El país está ahora sumido en la perplejidad y la incertidumbre, tras el golpe del pasado 10 de enero. El mundo entero sabe que Edmundo González Urrutia fue el elegido, aunque no haya podido materializar aún su juramentación como presidente constitucional. El aislamiento internacional de Maduro solo fue roto por la presencia en el írrito acto de los dictadores de Cuba y Nicaragua, y de algunas pocas delegaciones de países allegados. Pero pese a su soledad, el régimen ha optado por la huida hacia adelante, radicalizando medidas represivas, detenciones, torturas, o rompiendo relaciones con países que reconozcan a González Urrutia, todo ello bajo la égida del círculo de poder compartido entre Maduro y su esposa, Diosdado Cabello, Delcy y Jorge Rodríguez, el General Padrino y el fiscal Tarek William Saab. Ahora el régimen anuncia que promoverá reformas constitucionales, orientadas a consolidar un régimen totalitario de corte marxista, que anularía toda posibilidad de cambio democrático futuro.

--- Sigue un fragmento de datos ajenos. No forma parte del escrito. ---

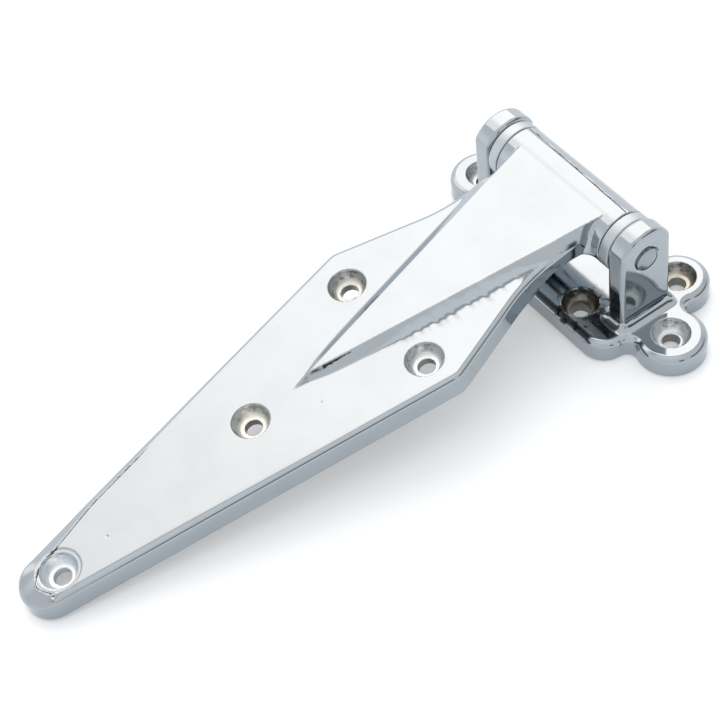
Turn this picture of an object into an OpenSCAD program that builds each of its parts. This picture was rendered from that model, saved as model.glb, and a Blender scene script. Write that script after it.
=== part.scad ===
// Strap hinge for a refrigerator or cold-room door: a long tapered strap with
// a raised arm and a knuckle barrel, a six-hole flange with two ears, one pin
// riveted in the ears, and a spacer ring at each end of the barrel.
// Millimetres. The origin is on the flange's mounting face, under the pin axis.
// +X runs towards the strap's tip, +Y along the pin, +Z away from the mounting face.

/* [Knuckle] */
// Height of the pin's axis above the flange's mounting face
pin_height = 36.2; // [34:0.1:42]
// Diameter of the hinge pin
pin_d = 8.8; // [7:0.1:10]
// How far each riveted pin end stands out of its ear
pin_proud = 0.9; // [0.4:0.1:1.5]
// Outer radius of the barrel and the spacer rings
knuckle_r = 10.6; // [10:0.1:11.4]
// Length of the strap's barrel
barrel_len = 53.2; // [51:0.2:58]
// Thickness of each spacer ring
spacer_t = 4.3; // [3:0.1:5.5]
// Gap between the barrel's end and the spacer ring
side_gap = 0.2; // [0.1:0.05:0.4]
// Radial clearance of the pin in the barrel and the spacer rings
pin_clear = 0.05; // [0.02:0.01:0.1]

/* [Strap] */
// Distance from the pin's axis to the end of the tip
strap_len = 225.6; // [215:0.2:260]
// Thickness of the strap's plate
plate_t = 9.3; // [8.5:0.1:11]
// How far the plate's back lies below the pin's axis
back_drop = 1.4; // [0.8:0.1:3]
// Radius of the tip
tip_r = 10; // [9:0.1:12]
// Distance from the pin's axis to the widest corners
wide_x = 75.5; // [70:0.5:82]
// Half of the plate's width at the widest corners
wide_half = 35.1; // [33:0.1:38]
// Rounding of the widest corners
wide_r = 8; // [4:0.5:10]
// Half of the arm's width where it reaches the barrel
neck_half = 22.2; // [20:0.1:23.5]
// Radius of the sweep between the plate's short edges and the arm
neck_sweep = 60; // [40:1:70]
// Width of the bevel round the plate's top
plate_bevel_w = 2.1; // [1:0.1:3]
// Height of that bevel
plate_bevel_h = 0.75; // [0.4:0.05:1.2]
// Rise of the arm's flat face above the plate's top
arm_rise = 2.5; // [2:0.1:2.6]
// Distance from the pin's axis to the point of the arm's flat face
arm_point_x = 110; // [104:0.5:114]
// Height of the hollow under the arm above the plate's back
arch_rise = 2.9; // [1.5:0.1:3.5]

/* [Flange] */
// Thickness of the flange's base
base_t = 8.25; // [7.5:0.05:10]
// Distance from the pin's axis to the flange's front edge
base_front = 22.5; // [22:0.1:26]
// Distance from the pin's axis back to the straight rear edge
base_rear = 17.5; // [16:0.1:19]
// Width of the bevel round the base's top
base_bevel_w = 2.2; // [1:0.1:2.6]
// Height of that bevel
base_bevel_h = 1.1; // [0.5:0.1:1.5]
// Thickness of each ear
ear_t = 7.8; // [6.5:0.1:8.5]
// Half of each ear's width
ear_half = 10.5; // [9.8:0.1:11.2]
// Radius of each ear's crown about the pin's axis
crown_r = 11.6; // [11.4:0.1:12.6]
// Chamfer round each ear's edges
ear_chamfer = 0.8; // [0.4:0.1:1.2]
// Fillet between each ear and the base
ear_fillet = 3; // [1.5:0.1:3.5]

/* [Screw holes] */
// Diameter of the countersink at the surface
sink_d = 13; // [12:0.1:13.6]
// Diameter at the countersink's floor
sink_floor_d = 8.6; // [8:0.1:9]
// Depth of the countersink
sink_depth = 4.2; // [3:0.1:4.8]
// Diameter of the clearance hole below it
hole_d = 6.2; // [5:0.1:7]
// Strap: diameter of the relief round each hole in the back
relief_d = 9.6; // [8:0.1:11]
// Strap: depth of that relief
relief_depth = 2.2; // [1:0.1:2.6]
// Strap: distance from the pin's axis to the pair of holes
pair_x = 79.1; // [77:0.1:82]
// Strap: half of the spacing of that pair
pair_half = 21.2; // [20:0.1:22]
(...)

Bajo la expectativa de la comunidad internacional, aunque cómplice en casos como los de Brasil, Colombia y México, se esperan definiciones de parte del nuevo gobierno de Estados Unidos, el cual ha adelantado su intención de prescindir o limitar los suministros petroleros venezolanos, y respaldar una transición política que respete la voluntad popular expresada en los comicios del pasado 28J. Es claro que el desenlace de la crisis está fundamentalmente en manos de los venezolanos. De allí que, ojalá y la huella del 23 de enero y su significación histórica, alienten en Venezuela, en todos sus estamentos, la prosecución de la lucha orientada a lograr el mayor de los anhelos del pueblo: el rescate de la libertad y la democracia, negados por la bota opresora del régimen gobernante. Todo ello sin olvidar que la propia Constitución chavista señala claros caminos para su rescate.